Stated exercise: Copy, without any alteration, the lines from the one that includes "extrude(amount=4)" up to and including the one that includes "cad_parts[node].hide_render = cad_parts[node].hide_viewport".

Information given:
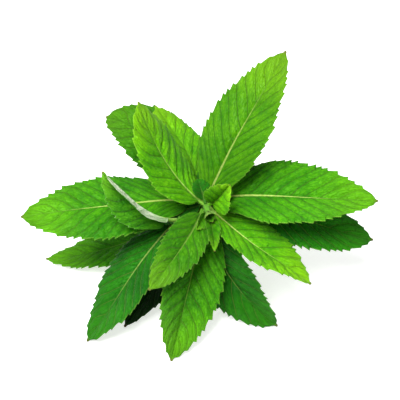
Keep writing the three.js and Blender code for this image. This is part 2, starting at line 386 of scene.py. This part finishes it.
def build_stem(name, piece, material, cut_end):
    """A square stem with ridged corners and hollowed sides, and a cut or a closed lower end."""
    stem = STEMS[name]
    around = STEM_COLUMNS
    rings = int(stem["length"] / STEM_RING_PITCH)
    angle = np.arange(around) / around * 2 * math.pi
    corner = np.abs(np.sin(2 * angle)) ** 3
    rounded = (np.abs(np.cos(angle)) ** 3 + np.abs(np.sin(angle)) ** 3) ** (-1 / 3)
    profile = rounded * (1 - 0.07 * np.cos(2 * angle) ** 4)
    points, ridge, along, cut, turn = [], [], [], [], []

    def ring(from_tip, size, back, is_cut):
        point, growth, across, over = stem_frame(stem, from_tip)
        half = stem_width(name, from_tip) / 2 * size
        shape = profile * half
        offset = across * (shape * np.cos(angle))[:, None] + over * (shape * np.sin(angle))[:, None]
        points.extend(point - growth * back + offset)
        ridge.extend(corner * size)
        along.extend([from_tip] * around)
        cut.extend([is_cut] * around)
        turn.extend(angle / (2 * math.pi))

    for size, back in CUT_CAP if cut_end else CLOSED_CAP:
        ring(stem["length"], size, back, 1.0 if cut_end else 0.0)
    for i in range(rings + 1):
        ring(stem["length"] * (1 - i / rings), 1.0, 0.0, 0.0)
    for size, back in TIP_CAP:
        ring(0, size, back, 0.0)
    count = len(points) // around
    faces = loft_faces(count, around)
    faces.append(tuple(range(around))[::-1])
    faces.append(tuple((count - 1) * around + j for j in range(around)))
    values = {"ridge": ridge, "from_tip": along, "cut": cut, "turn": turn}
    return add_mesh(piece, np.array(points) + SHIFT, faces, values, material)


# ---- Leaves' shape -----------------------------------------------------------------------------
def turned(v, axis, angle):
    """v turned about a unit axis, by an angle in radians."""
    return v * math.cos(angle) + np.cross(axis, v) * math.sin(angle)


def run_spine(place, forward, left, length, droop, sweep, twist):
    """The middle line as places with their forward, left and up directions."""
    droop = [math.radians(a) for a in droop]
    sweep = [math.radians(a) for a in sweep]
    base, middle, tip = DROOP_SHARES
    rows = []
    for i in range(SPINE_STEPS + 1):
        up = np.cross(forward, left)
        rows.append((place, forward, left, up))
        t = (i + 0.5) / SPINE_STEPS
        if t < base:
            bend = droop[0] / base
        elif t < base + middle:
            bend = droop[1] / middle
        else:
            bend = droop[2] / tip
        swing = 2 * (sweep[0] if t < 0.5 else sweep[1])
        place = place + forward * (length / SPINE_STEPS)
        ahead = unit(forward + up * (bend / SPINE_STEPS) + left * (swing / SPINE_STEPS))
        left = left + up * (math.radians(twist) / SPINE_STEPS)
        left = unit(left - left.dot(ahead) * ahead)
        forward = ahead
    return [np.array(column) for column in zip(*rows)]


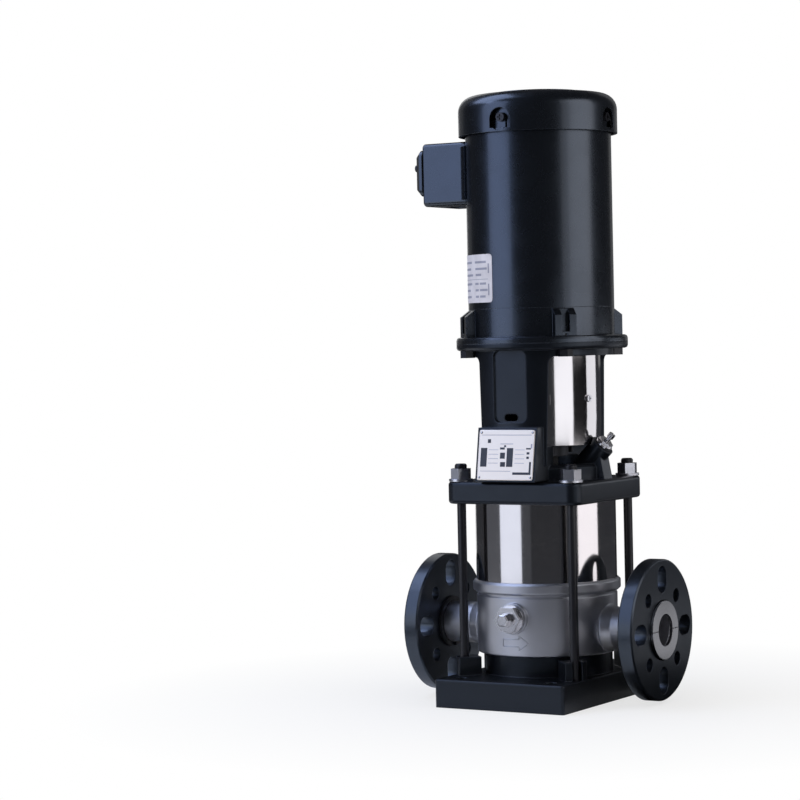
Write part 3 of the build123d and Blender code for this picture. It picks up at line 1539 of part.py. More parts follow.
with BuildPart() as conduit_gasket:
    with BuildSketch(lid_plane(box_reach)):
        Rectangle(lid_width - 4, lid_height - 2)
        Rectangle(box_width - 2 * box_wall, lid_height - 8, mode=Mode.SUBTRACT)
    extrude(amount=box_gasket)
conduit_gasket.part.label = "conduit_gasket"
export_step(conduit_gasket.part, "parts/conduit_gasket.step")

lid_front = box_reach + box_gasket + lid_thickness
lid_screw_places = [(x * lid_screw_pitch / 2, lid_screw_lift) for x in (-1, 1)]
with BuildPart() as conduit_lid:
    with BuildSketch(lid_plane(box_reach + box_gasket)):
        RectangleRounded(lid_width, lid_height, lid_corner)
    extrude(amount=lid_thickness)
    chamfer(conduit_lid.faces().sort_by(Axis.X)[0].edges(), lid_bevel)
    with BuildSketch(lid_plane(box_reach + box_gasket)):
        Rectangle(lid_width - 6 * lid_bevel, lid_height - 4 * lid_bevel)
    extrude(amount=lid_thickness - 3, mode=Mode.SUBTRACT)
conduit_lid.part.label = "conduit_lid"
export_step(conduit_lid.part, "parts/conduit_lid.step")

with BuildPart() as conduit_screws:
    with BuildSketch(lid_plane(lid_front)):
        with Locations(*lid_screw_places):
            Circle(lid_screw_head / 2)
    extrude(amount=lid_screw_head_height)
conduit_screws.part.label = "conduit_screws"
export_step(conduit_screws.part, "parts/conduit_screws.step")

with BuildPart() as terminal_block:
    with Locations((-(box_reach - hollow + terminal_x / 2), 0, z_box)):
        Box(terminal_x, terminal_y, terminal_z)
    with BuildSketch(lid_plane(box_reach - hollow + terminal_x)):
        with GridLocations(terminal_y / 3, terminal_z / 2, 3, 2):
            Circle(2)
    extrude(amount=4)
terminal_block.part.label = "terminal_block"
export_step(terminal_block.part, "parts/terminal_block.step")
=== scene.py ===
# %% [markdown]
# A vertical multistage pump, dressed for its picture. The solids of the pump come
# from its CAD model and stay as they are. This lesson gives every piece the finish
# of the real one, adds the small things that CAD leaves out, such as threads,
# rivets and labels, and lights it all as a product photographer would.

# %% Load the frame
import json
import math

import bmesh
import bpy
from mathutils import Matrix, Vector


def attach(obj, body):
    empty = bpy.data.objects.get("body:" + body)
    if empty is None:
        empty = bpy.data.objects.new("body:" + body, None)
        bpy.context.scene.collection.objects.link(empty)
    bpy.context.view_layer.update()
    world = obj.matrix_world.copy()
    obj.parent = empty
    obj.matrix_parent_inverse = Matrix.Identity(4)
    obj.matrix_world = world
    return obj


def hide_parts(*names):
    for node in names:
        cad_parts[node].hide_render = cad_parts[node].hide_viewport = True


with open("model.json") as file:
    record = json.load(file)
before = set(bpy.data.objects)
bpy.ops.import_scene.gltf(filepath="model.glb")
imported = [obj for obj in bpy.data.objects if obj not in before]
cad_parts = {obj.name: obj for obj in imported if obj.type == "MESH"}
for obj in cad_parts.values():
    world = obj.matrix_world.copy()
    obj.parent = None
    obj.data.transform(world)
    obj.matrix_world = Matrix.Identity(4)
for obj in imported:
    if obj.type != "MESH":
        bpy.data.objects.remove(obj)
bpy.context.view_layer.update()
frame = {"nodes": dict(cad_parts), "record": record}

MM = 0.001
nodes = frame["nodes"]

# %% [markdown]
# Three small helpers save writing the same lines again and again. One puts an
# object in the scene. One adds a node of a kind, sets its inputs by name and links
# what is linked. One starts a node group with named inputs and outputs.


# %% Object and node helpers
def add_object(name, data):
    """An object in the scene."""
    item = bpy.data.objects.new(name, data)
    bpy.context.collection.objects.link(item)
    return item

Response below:
    extrude(amount=4)
terminal_block.part.label = "terminal_block"
export_step(terminal_block.part, "parts/terminal_block.step")
=== scene.py ===
# %% [markdown]
# A vertical multistage pump, dressed for its picture. The solids of the pump come
# from its CAD model and stay as they are. This lesson gives every piece the finish
# of the real one, adds the small things that CAD leaves out, such as threads,
# rivets and labels, and lights it all as a product photographer would.

# %% Load the frame
import json
import math

import bmesh
import bpy
from mathutils import Matrix, Vector


def attach(obj, body):
    empty = bpy.data.objects.get("body:" + body)
    if empty is None:
        empty = bpy.data.objects.new("body:" + body, None)
        bpy.context.scene.collection.objects.link(empty)
    bpy.context.view_layer.update()
    world = obj.matrix_world.copy()
    obj.parent = empty
    obj.matrix_parent_inverse = Matrix.Identity(4)
    obj.matrix_world = world
    return obj


def hide_parts(*names):
    for node in names:
        cad_parts[node].hide_render = cad_parts[node].hide_viewport = True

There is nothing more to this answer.